The game uses client certificates to keep track of the game progress (the layout of the letter hexagon, previously-guessed words, score, etc). Not all Gemini browsers support client certificates; the game has been tested with LaGrange.
It took exactly one y ear for me to write this. Last November I was called away to help my partner take care of her parents, and to fill the time away from my lab, I decided to reimplement the game I enjoy so much. I remember being frustrated that the word 'gnomon' was not included...
I quickly implemented the puzzle construction program in Lisp, but the sticking point was the dictionary. NYT does not reveal the source of its game's dictionary, so I had to look elsewhere.
The dictionary is crucial to the gameplay. Too many obscure words frustrate the player, but missing common words is truly annoying. Most common dictionaries suffer from one of the above. In addition, many are hopelessly outdated being more than a century-old, while newer ones contain tons of garbage words like 'aaa'. Many are scrubbed from the internet and contain things that are like words, but are not words at all, such as words that should be hyphenated...
This became a big conundrum. I started with some reasonable dictionary of around 50K words and started systematically cleaning it by eliminating places, nationalities and names, as well as complete garbage. I found that I had to add a lot of common words that were omitted.
This is an ongoing process still - I paginate through words editing them almost every day. I learned many interesting words in the process - as I encounter words I am not familiar with I look them up on Merriam Webster dictionary.
As the dictionary was almost ready and the puzzle construction kit was able to identify close to 6000 possible puzzles, I started prototyping an HTML5 UI and contemplating the design of the server. But life had a different plan for me, and in February I contracted a bad strain of Covid.
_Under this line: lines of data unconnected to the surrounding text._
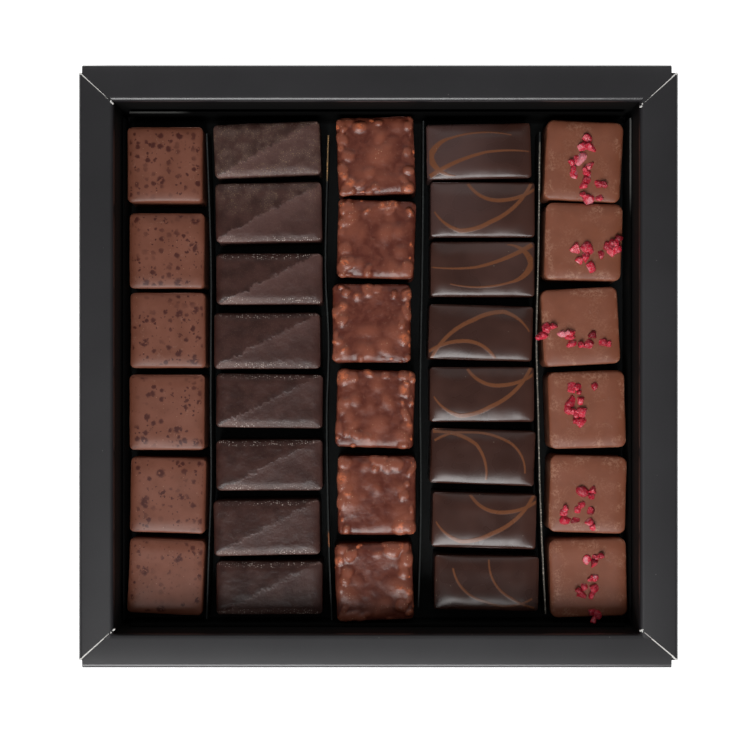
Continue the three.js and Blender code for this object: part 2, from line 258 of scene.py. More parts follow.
def rim_strip(start, end, width, height, cuts):
    """The rim on one side: a strip of card with both long edges folded down. Each cut has a point on it,
    the way to the waste, and how wide the white core shows along it."""
    along = (end - start).normalized()
    inward = Vector((-along.y, along.x, 0))
    bm = bmesh.new()
    section = [(0, -SKIRT), (0, 0), (width, 0), (width, -SKIRT)]
    corners = [
        bm.verts.new(start + inward * across + Vector((0, 0, height + rise)))
        for across, rise in section
    ]
    edges = [bm.edges.new(pair) for pair in zip(corners, corners[1:])]
    run = bmesh.ops.extrude_edge_only(bm, edges=edges)
    moved = [item for item in run["geom"] if isinstance(item, bmesh.types.BMVert)]
    bmesh.ops.translate(bm, vec=end - start, verts=moved)
    bmesh.ops.recalc_face_normals(bm, faces=bm.faces)
    if sum(face.normal.z for face in bm.faces) < 0:
        bmesh.ops.reverse_faces(bm, faces=bm.faces)
    for across, fold in ((0, OUTER_FOLD), (width, INNER_FOLD)):
        folded = [
            edge for edge in bm.edges
            if len(edge.link_faces) == 2
            and all(abs((v.co - start).dot(inward) - across) < 0.01 for v in edge.verts)
        ]
        bmesh.ops.bevel(
            bm, geom=folded, offset=fold, segments=FOLD_SEGMENTS, profile=0.5, affect="EDGES",
            material=-1,
        )
    for point, waste, _ in cuts:
        bmesh.ops.bisect_plane(
            bm, geom=bm.verts[:] + bm.edges[:] + bm.faces[:], plane_co=point, plane_no=waste,
            clear_outer=True,
        )
    bmesh.ops.solidify(bm, geom=bm.faces[:], thickness=CARD)
    # A point in the hollow under the rim tells the outer faces from the inner ones.
    hollow = start + inward * width / 2 + Vector((0, 0, height - UNDER_RIM))
    cut_faces = {
        face for face in bm.faces
        if abs(face.normal.z) < 0.2 and abs(face.normal.dot(along)) > 0.4
    }
    for face in cut_faces:
        face.material_index = CORE

    def outer_side(face):
        off = face.calc_center_median() - hollow
        off -= along * off.dot(along)
        return face not in cut_faces and off.dot(face.normal) > 0

    for _, waste, chamfer in cuts:
        worn = [
            edge for edge in bm.edges
            if len(edge.link_faces) == 2
            and any(face.normal.dot(waste) > 0.99 * waste.length for face in edge.link_faces)
            and any(outer_side(face) for face in edge.link_faces)
            and all(vertex.co.z > height - SKIRT + 0.1 for vertex in edge.verts)
        ]
        bmesh.ops.bevel(
            bm, geom=worn, offset=chamfer, segments=1, profile=0.5, affect="EDGES", material=CORE
        )
    return bm


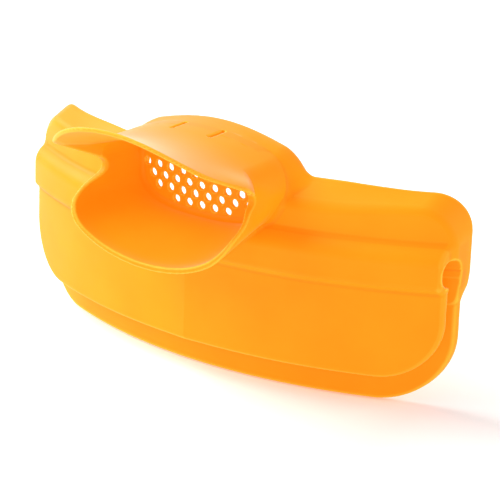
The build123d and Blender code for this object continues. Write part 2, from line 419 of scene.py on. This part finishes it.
def mouth_field(x, y, z):
    """Everything in front of the rim: the notch, the lip's front and the visor's round edge."""
    forward = NOTCH_Y - y
    upper = (z - NOTCH_HEIGHT - UPPER_RIM_SLOPE * forward) / np.hypot(1.0, UPPER_RIM_SLOPE)
    lower = (NOTCH_HEIGHT - LOWER_RIM_SLOPE * forward - z) / np.hypot(1.0, LOWER_RIM_SLOPE)
    jaw_front = unite(lower, y - MOUTH_Y, LIP_CORNER)
    notch = intersect(upper, jaw_front, NOTCH_RADIUS)
    visor_edge = PEAK_Y + (TIP_Y - PEAK_Y) * (x / TIP_X) ** VISOR_SWEEP_POWER
    steepness = (VISOR_STEEPNESS * x / TIP_X) ** 2
    return np.minimum(notch, (y - visor_edge) / np.hypot(1.0, steepness))


def cavity_field(x, y, z):
    """Inside of the spout, from the mouth through the panel to the open back."""
    shell = shell_thickness(y)
    to_panel = smooth(y, NARROWING_START_Y, PANEL_Y)
    behind = smooth(y, WIDENING_START_Y, WIDENING_END_Y)
    half_width = mix(flank_half_width(y, z) - SHELL, PANEL_HALF_WIDTH, to_panel)
    half_width = mix(half_width, BACK_HALF_WIDTH, behind)
    axis_height = mix(PANEL_AXIS_HEIGHT, MOUTH_AXIS_HEIGHT, smooth(y, PANEL_Y, MOUTH_Y))
    floor = mix(FLOOR_HEIGHT, LIP_FLOOR, smooth(y, FLOOR_SLOPE_START_Y, LIP_FLOOR_Y))
    power = mix(PANEL_POWER, ROUND_POWER, smooth(y, PANEL_Y, ROUND_FLOOR_Y))
    side = trough(x, z, half_width, axis_height, floor, power)
    roof = roof_field(x, y, z) + shell
    return intersect(side, roof, shoulder_radius(y) - INNER_SHOULDER_SHARE * shell)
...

After a month of being violently ill, I more or less recovered physically, but my brain was wrecked. I became very dumb, unable to logically follow sequential steps to their conclusion and evaluate consequences of various actions reliably. Heck, I was unable to go to the kitchen to get a cup of tea without forgetting what I was there for. Needless to say it made me a bad coder.
The loss of my abilities was devastating, as writing code and exploring complex algorithms and datastructures is essential to my well-being. I draw deep joy from coding - it is an almost religious experience for me.
Partly from depression, during the next few months I was so tired that I spent a lot of my time sleeping or vegging. Slowly I was able to think more clearly again, and became capable of coding and diddling with hardware. I managed to wire-wrap a 6502 computer and catch up on a couple of other research project by the end of the summer. The word game was all but forgotten.
In the fall my partner was again needed by her parents, and there I was with the unfinished code almost a year later. Was my brain capable of picking up the project and carrying it to the end? I was determined to find out.
It was slow going in October. I had a hard time focusing in a pretty uncomfortable environment with only a laptop to work with. But this time around I was really excited about Gemini and minimal computing. I decided to create a Gemini front-end and run it on a tilde server.
The client would run as a cgi script, using client-side sertificates to identify users in order to persist sessions. It seemed that Gemini was made for this; it almost made up for the clumsy data entry capabilities and lack of expressive rendering features. But minimal is good, and I pushed on.
I decided to code the front-end in C. I don't want to use up tilde resources to spin up a 100MB Lisp engine, or any big interpreter, every time a word is entered. There is not much going on - I just get the input, check if the word is in the solution set, score, and draw the board. C is perfectly adequate for that, and it is minimal - the executable is around 30Kb of code.
And so here it is, the product of an entire year of my life. I am proud to host it on a tilde server and hope it will become an enjoyable part of the Gemini ecosphere.